═════ Data section

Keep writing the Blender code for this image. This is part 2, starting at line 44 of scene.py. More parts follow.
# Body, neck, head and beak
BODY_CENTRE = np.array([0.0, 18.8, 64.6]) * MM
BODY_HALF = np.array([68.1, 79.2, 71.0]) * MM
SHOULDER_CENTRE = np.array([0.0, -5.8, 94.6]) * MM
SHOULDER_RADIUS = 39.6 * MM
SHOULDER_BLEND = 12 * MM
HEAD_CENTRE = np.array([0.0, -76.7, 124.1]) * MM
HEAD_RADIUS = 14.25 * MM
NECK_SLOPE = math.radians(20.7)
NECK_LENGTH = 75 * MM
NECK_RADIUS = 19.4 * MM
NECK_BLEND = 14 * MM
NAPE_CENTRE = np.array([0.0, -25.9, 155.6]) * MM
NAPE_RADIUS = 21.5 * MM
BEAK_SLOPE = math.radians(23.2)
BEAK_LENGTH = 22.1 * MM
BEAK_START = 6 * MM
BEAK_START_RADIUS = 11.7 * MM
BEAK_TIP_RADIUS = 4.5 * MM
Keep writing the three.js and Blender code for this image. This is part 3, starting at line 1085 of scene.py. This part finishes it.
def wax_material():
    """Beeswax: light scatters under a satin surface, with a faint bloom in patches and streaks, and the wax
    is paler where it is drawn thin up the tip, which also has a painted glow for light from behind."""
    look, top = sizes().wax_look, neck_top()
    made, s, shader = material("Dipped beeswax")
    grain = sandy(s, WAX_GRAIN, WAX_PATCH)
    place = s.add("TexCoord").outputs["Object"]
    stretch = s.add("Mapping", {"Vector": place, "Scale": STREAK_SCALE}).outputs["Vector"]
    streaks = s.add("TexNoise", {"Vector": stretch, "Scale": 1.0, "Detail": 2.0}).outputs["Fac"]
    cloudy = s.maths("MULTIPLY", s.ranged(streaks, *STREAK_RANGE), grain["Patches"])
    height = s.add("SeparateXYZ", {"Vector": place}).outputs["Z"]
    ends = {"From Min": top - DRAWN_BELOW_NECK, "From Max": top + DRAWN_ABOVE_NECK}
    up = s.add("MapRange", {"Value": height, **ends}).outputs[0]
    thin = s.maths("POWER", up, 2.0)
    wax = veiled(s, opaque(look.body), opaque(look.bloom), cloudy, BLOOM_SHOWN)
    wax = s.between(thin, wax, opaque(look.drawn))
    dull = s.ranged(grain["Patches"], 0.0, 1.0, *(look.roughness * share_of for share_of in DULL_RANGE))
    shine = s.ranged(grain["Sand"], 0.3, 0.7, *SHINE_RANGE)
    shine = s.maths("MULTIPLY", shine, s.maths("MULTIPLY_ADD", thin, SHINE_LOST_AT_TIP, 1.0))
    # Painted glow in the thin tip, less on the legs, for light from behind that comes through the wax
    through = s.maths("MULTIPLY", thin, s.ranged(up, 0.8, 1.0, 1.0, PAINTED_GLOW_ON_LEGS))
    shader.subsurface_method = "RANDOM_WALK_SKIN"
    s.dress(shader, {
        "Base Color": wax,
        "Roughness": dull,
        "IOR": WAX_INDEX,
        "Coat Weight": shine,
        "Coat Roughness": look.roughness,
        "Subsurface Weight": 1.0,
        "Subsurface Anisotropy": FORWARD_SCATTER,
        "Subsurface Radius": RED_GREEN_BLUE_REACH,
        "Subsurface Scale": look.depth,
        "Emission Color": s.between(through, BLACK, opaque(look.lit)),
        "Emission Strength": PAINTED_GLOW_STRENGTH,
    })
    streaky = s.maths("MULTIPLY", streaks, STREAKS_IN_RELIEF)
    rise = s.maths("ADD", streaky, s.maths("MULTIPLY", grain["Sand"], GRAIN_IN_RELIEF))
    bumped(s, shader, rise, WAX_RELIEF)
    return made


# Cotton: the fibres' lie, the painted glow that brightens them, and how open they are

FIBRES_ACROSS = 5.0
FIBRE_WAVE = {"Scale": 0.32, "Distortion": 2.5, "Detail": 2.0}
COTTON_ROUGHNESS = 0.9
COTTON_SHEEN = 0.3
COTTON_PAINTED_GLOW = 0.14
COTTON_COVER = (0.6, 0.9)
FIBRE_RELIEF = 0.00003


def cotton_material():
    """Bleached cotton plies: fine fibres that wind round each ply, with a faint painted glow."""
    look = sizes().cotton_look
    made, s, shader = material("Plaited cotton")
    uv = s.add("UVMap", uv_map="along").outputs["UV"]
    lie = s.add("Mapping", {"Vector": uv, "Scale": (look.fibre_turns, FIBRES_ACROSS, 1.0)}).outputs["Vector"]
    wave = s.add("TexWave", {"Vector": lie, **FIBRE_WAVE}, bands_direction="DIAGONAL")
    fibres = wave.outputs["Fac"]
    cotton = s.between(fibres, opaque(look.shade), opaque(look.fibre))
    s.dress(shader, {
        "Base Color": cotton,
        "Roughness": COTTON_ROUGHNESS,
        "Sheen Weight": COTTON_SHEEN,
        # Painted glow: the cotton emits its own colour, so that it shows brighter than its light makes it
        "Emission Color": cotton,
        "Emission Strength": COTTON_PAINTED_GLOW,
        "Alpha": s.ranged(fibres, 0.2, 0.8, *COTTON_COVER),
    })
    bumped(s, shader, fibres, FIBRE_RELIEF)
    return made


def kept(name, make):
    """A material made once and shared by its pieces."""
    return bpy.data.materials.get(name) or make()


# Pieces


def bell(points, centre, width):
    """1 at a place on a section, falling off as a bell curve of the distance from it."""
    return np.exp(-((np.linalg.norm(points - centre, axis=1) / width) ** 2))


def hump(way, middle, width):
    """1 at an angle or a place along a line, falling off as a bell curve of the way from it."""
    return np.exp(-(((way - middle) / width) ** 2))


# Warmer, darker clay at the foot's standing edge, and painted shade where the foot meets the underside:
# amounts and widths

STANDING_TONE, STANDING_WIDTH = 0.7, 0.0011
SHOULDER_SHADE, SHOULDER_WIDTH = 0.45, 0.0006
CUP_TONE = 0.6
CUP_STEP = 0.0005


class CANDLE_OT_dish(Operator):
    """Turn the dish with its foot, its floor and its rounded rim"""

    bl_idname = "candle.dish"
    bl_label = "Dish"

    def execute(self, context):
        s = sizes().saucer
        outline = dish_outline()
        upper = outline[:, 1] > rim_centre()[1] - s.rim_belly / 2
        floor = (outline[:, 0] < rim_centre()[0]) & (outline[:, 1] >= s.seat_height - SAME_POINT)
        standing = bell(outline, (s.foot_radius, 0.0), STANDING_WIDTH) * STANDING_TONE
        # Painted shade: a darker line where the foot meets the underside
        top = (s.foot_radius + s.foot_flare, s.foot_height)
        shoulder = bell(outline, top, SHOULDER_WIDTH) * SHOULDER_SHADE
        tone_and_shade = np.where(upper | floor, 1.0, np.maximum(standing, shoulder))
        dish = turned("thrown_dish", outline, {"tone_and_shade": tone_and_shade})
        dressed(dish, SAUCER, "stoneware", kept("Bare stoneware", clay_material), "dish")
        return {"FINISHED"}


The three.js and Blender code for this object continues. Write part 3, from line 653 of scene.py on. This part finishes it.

══════════

## Directions for this task
Go through the listing and copy all of it exactly.

## Worked solution
Keep writing the Blender code for this image. This is part 2, starting at line 44 of scene.py. More parts follow.
# Body, neck, head and beak
BODY_CENTRE = np.array([0.0, 18.8, 64.6]) * MM
BODY_HALF = np.array([68.1, 79.2, 71.0]) * MM
SHOULDER_CENTRE = np.array([0.0, -5.8, 94.6]) * MM
SHOULDER_RADIUS = 39.6 * MM
SHOULDER_BLEND = 12 * MM
HEAD_CENTRE = np.array([0.0, -76.7, 124.1]) * MM
HEAD_RADIUS = 14.25 * MM
NECK_SLOPE = math.radians(20.7)
NECK_LENGTH = 75 * MM
NECK_RADIUS = 19.4 * MM
NECK_BLEND = 14 * MM
NAPE_CENTRE = np.array([0.0, -25.9, 155.6]) * MM
NAPE_RADIUS = 21.5 * MM
BEAK_SLOPE = math.radians(23.2)
BEAK_LENGTH = 22.1 * MM
BEAK_START = 6 * MM
BEAK_START_RADIUS = 11.7 * MM
BEAK_TIP_RADIUS = 4.5 * MM
Keep writing the three.js and Blender code for this image. This is part 3, starting at line 1085 of scene.py. This part finishes it.
def wax_material():
    """Beeswax: light scatters under a satin surface, with a faint bloom in patches and streaks, and the wax
    is paler where it is drawn thin up the tip, which also has a painted glow for light from behind."""
    look, top = sizes().wax_look, neck_top()
    made, s, shader = material("Dipped beeswax")
    grain = sandy(s, WAX_GRAIN, WAX_PATCH)
    place = s.add("TexCoord").outputs["Object"]
    stretch = s.add("Mapping", {"Vector": place, "Scale": STREAK_SCALE}).outputs["Vector"]
    streaks = s.add("TexNoise", {"Vector": stretch, "Scale": 1.0, "Detail": 2.0}).outputs["Fac"]
    cloudy = s.maths("MULTIPLY", s.ranged(streaks, *STREAK_RANGE), grain["Patches"])
    height = s.add("SeparateXYZ", {"Vector": place}).outputs["Z"]
    ends = {"From Min": top - DRAWN_BELOW_NECK, "From Max": top + DRAWN_ABOVE_NECK}
    up = s.add("MapRange", {"Value": height, **ends}).outputs[0]
    thin = s.maths("POWER", up, 2.0)
    wax = veiled(s, opaque(look.body), opaque(look.bloom), cloudy, BLOOM_SHOWN)
    wax = s.between(thin, wax, opaque(look.drawn))
    dull = s.ranged(grain["Patches"], 0.0, 1.0, *(look.roughness * share_of for share_of in DULL_RANGE))
    shine = s.ranged(grain["Sand"], 0.3, 0.7, *SHINE_RANGE)
    shine = s.maths("MULTIPLY", shine, s.maths("MULTIPLY_ADD", thin, SHINE_LOST_AT_TIP, 1.0))
    # Painted glow in the thin tip, less on the legs, for light from behind that comes through the wax
    through = s.maths("MULTIPLY", thin, s.ranged(up, 0.8, 1.0, 1.0, PAINTED_GLOW_ON_LEGS))
    shader.subsurface_method = "RANDOM_WALK_SKIN"
    s.dress(shader, {
        "Base Color": wax,
        "Roughness": dull,
        "IOR": WAX_INDEX,
        "Coat Weight": shine,
        "Coat Roughness": look.roughness,
        "Subsurface Weight": 1.0,
        "Subsurface Anisotropy": FORWARD_SCATTER,
        "Subsurface Radius": RED_GREEN_BLUE_REACH,
        "Subsurface Scale": look.depth,
        "Emission Color": s.between(through, BLACK, opaque(look.lit)),
        "Emission Strength": PAINTED_GLOW_STRENGTH,
    })
    streaky = s.maths("MULTIPLY", streaks, STREAKS_IN_RELIEF)
    rise = s.maths("ADD", streaky, s.maths("MULTIPLY", grain["Sand"], GRAIN_IN_RELIEF))
    bumped(s, shader, rise, WAX_RELIEF)
    return made


# Cotton: the fibres' lie, the painted glow that brightens them, and how open they are

FIBRES_ACROSS = 5.0
FIBRE_WAVE = {"Scale": 0.32, "Distortion": 2.5, "Detail": 2.0}
COTTON_ROUGHNESS = 0.9
COTTON_SHEEN = 0.3
COTTON_PAINTED_GLOW = 0.14
COTTON_COVER = (0.6, 0.9)
FIBRE_RELIEF = 0.00003


def cotton_material():
    """Bleached cotton plies: fine fibres that wind round each ply, with a faint painted glow."""
    look = sizes().cotton_look
    made, s, shader = material("Plaited cotton")
    uv = s.add("UVMap", uv_map="along").outputs["UV"]
    lie = s.add("Mapping", {"Vector": uv, "Scale": (look.fibre_turns, FIBRES_ACROSS, 1.0)}).outputs["Vector"]
    wave = s.add("TexWave", {"Vector": lie, **FIBRE_WAVE}, bands_direction="DIAGONAL")
    fibres = wave.outputs["Fac"]
    cotton = s.between(fibres, opaque(look.shade), opaque(look.fibre))
    s.dress(shader, {
        "Base Color": cotton,
        "Roughness": COTTON_ROUGHNESS,
        "Sheen Weight": COTTON_SHEEN,
        # Painted glow: the cotton emits its own colour, so that it shows brighter than its light makes it
        "Emission Color": cotton,
        "Emission Strength": COTTON_PAINTED_GLOW,
        "Alpha": s.ranged(fibres, 0.2, 0.8, *COTTON_COVER),
    })
    bumped(s, shader, fibres, FIBRE_RELIEF)
    return made


def kept(name, make):
    """A material made once and shared by its pieces."""
    return bpy.data.materials.get(name) or make()


# Pieces


def bell(points, centre, width):
    """1 at a place on a section, falling off as a bell curve of the distance from it."""
    return np.exp(-((np.linalg.norm(points - centre, axis=1) / width) ** 2))


def hump(way, middle, width):
    """1 at an angle or a place along a line, falling off as a bell curve of the way from it."""
    return np.exp(-(((way - middle) / width) ** 2))


# Warmer, darker clay at the foot's standing edge, and painted shade where the foot meets the underside:
# amounts and widths

STANDING_TONE, STANDING_WIDTH = 0.7, 0.0011
SHOULDER_SHADE, SHOULDER_WIDTH = 0.45, 0.0006
CUP_TONE = 0.6
CUP_STEP = 0.0005


class CANDLE_OT_dish(Operator):
    """Turn the dish with its foot, its floor and its rounded rim"""

    bl_idname = "candle.dish"
    bl_label = "Dish"

    def execute(self, context):
        s = sizes().saucer
        outline = dish_outline()
        upper = outline[:, 1] > rim_centre()[1] - s.rim_belly / 2
        floor = (outline[:, 0] < rim_centre()[0]) & (outline[:, 1] >= s.seat_height - SAME_POINT)
        standing = bell(outline, (s.foot_radius, 0.0), STANDING_WIDTH) * STANDING_TONE
        # Painted shade: a darker line where the foot meets the underside
        top = (s.foot_radius + s.foot_flare, s.foot_height)
        shoulder = bell(outline, top, SHOULDER_WIDTH) * SHOULDER_SHADE
        tone_and_shade = np.where(upper | floor, 1.0, np.maximum(standing, shoulder))
        dish = turned("thrown_dish", outline, {"tone_and_shade": tone_and_shade})
        dressed(dish, SAUCER, "stoneware", kept("Bare stoneware", clay_material), "dish")
        return {"FINISHED"}


The three.js and Blender code for this object continues. Write part 3, from line 653 of scene.py on. This part finishes it.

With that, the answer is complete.